6. The apparatus of claim 5 wherein said specified flow volume is between 1/4 cc/sec and 304 cc/sec.
7. The apparatus of claim 5 wherein said control point is maintained at a point above the bubblepoint of said representative sample of said formation fluid.
8. The apparatus of claim 5 wherein said formation pressure is between 2,500 and 20,000 psi and said specified flow volume is less than 10 cc/sec.
9. The apparatus of claim 1 wherein said control means further comprises means for setting a control point at a specified pressure differential below said formation pressure.
10. The apparatus of claim 9 wherein said control point is maintained at a point above the bubblepoint of said representative sample of said formation fluid.
11. A method for obtaining a representative fluid sample from a low permeability, high pressure formation, comprising the steps of:
collecting said representative fluid sample in a chamber that is in direct fluid communication with the formation;
controlling a rate at which fluid flows into said chamber from the formation by operating a throttling valve within an orifice;
operating a needle within said orifice to vary said flow rate; and
directing said representative fluid sample into said chamber and isolating said chamber.
12. The method of claim 11 further comprising the step of setting a control point at a specified flow volume per unit of time.
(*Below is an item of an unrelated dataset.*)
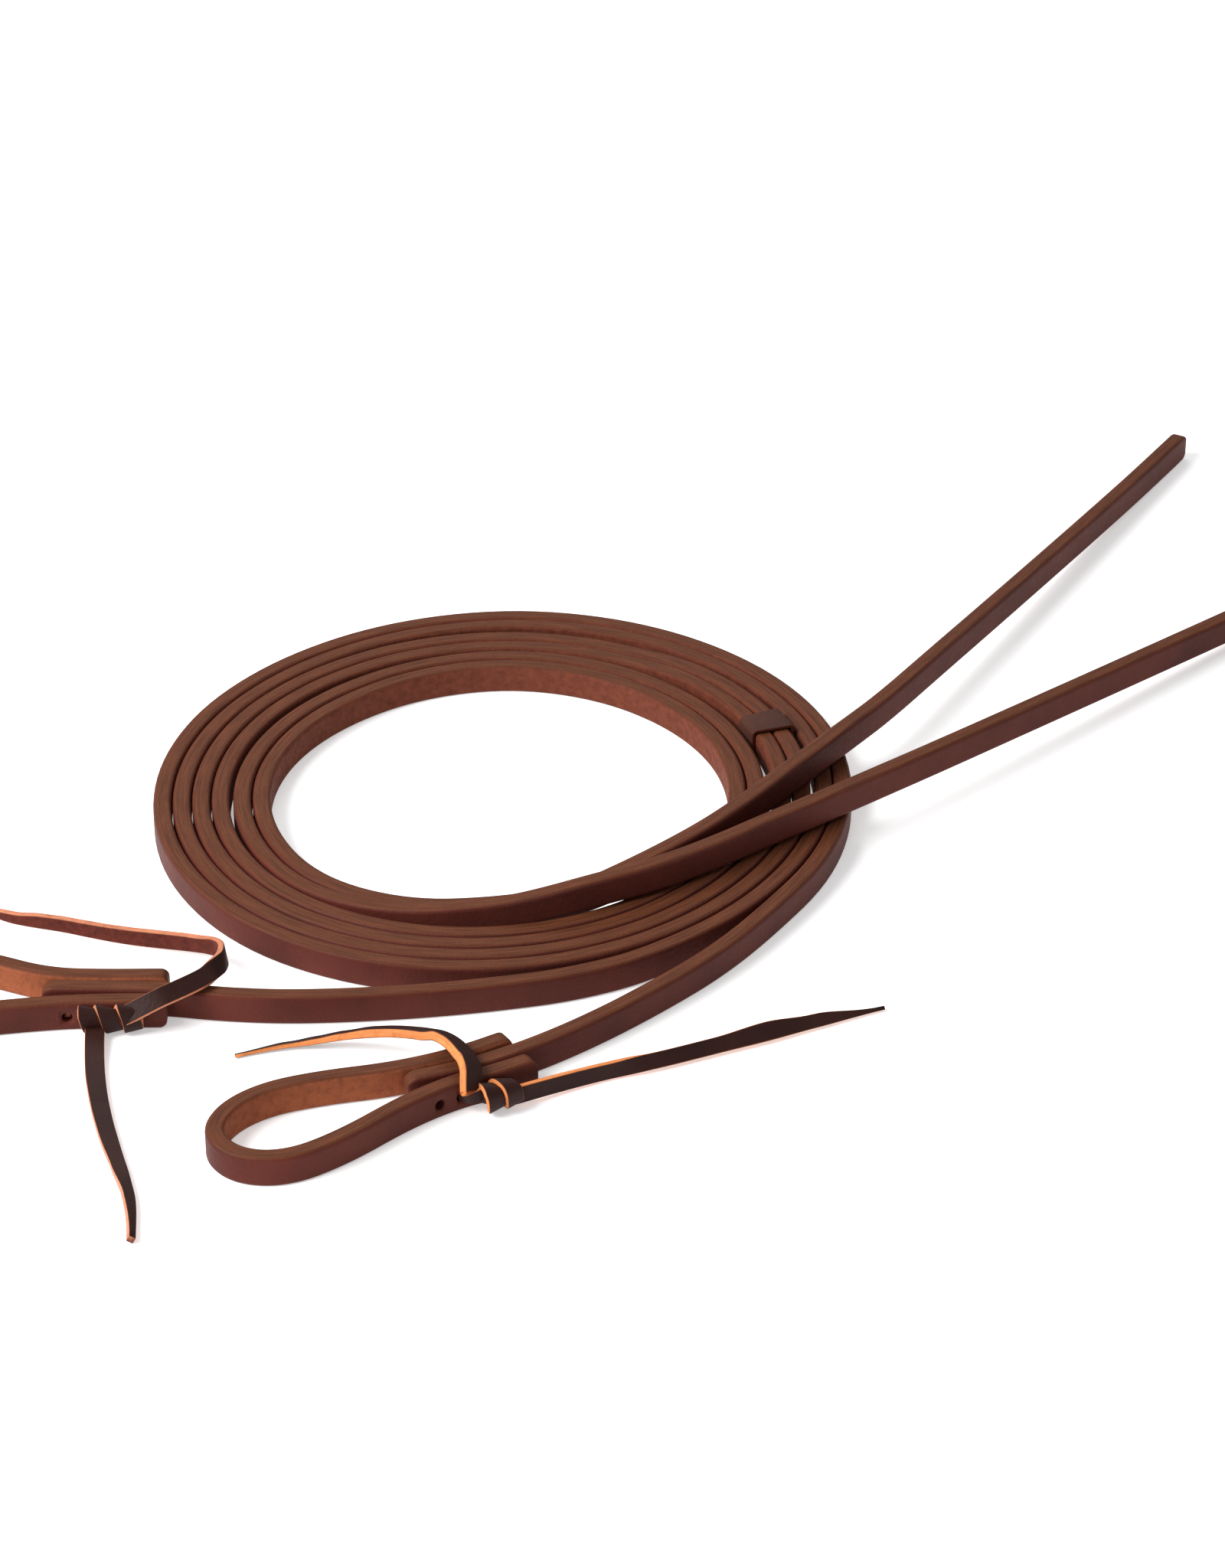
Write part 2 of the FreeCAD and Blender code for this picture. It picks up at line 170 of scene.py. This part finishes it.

13. The method of claim 12 further comprising the step of maintaining said control point at a point above the bubblepoint of said representative sample of said formation fluid.
14. The method of claim 12 further comprising the step of obtaining said fluid sample when said formation pressure is between 2,500 and 20,000 psi and said specified flow volume is less than 10 cc/sec.
15. The method of claim 11 further comprising the step of setting a control point at a specified pressure differential below said formation pressure.
16. The method of claim 15 further comprising the step of maintaining said control point at a point above the bubblepoint of said representative sample of said formation fluid.